Il breve trattato “Su verità e menzogna in senso extramorale”, nasce nell’estate del 1873 come completamento o introduzione a “La filosofia nell’epoca tragica dei Greci” e rende espliciti “gli assunti teorici su cui la sua ricostruzione del pensiero dei preplatonici riposa. Nietzsche prende le mosse dalla considerazione che l’uomo non ha accesso alcuno all’essenza delle cose, e che ogni sua rappresentazione mentale della realtà è largamente soggettiva e arbitraria”. È già avvenuta la rottura con il mondo accademico e inizia l’amicizia con Wagner. Come rileva Roberto Calasso: “L’indagine accanita di Nietzsche non vuole dubbi su questo punto: ogni forma della rappresentazione è una necessaria falsificazione, che riduce immensamente il reale ma si presenta in noi come se lo comprendesse nella sua interezza”.

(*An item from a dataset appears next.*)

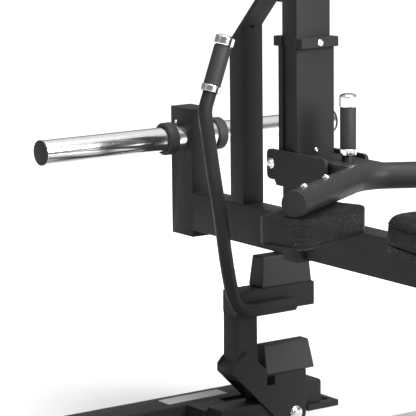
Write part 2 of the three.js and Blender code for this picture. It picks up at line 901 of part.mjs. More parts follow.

«È degno di nota che tutto ciò sia prodotto dall’intelletto, il quale è concesso – unicamente come aiuto – agli esseri più sfortunati, più delicati e più transitori allo scopo di trattenerli per un minuto nell’esistenza, onde essi altrimenti, senza quell’aggiunta, avrebbero ogni motivo di andarsene tanto rapidamente quanto il figlio di Lessing (che morì a pochi giorni dalla nascita, ndr). Quell’alterigia connessa col conoscere e col sentire, sospesa come nebbia accecante dinanzi agli occhi e ai sensi degli uomini, li inganna dunque sul valore dell’esistenza, portando in sé la più lusinghevole valutazione riguardo al conoscere. Il suo effetto più universale è l’inganno, ma anche gli effetti più particolari portano in sé qualcosa del medesimo carattere.
L’intelletto, come mezzo per conservare l’individuo, spiega le sue forze principali nella finzione. Questa infatti è il mezzo con cui gli individui più deboli e meno robusti si conservano, in quanto a essi è preclusa una lotta per l’esistenza da condursi con le corna o con gli aspri morsi degli animali feroci. Nell’uomo quest’arte della finzione raggiunge il suo culmine: qui l’illudere, l’adulare, il mentire e l’ingannare, il parlar male di qualcuno in sua assenza, il rappresentare, il vivere in uno splendore preso a prestito, il mascherarsi, le convenzioni che nascondono, il far la commedia dinanzi agli altri e a se stessi, in breve il continuo svolazzare attorno alla fiamma della vanità costituisce a tal punto la regola e la legge, che nulla, si può dire, è più incomprensibile del fatto che fra gli uomini possa sorgere un impulso onesto e puro verso la verità. Essi sono profondamente immersi in illusioni e immagini di sogno, il loro occhio scivola sulla superficie delle cose, vedendo “forme”, la loro sensibilità non conduce mai alla verità, ma si accontenta di ricevere stimoli e, per così dire, di accarezzare con un giuoco tattile il dorso delle cose. Oltre a ciò, di notte l’uomo si lascia ingannare nel sogno, per tutta la vita, senza che il suo sentimento morale cerchi mai di impedire ciò; devono invece esistere uomini che con la forza di volontà hanno eliminato il russare. In senso proprio, che cosa sa l’uomo su sé stesso? Forse che, una volta tanto, egli sarebbe capace di percepire compiutamente sé stesso, quasi si trovasse posto in una vetrina illuminata? Forse che la natura non gli nasconde quasi tutto, persino riguardo al suo corpo, per confinarlo e rinchiuderlo in un’orgogliosa e fantasmagorica coscienza, lontano dall’intreccio delle sue viscere, dal rapido flusso del suo sangue, dai complicati fremiti delle sue fibre? La natura ha gettato via la chiave, e guai alla fatale curiosità che un giorno riesca a guardare attraverso una fessura dalla cella della coscienza, in fuori e in basso, e abbia allora il presentimento che l’uomo, nell’indifferenza della sua ignoranza, sta sospeso nei suoi sogni su qualcosa di spietato, avido, insaziabile, atroce e, per così dire, sul dorso di una tigre. In una tale costellazione, da quale parte del mondo sorgerà mai l’impulso verso la verità?»
Friedrich Nietzsche, Su verità e menzogna in senso extramorale (trad. Giorgio Colli).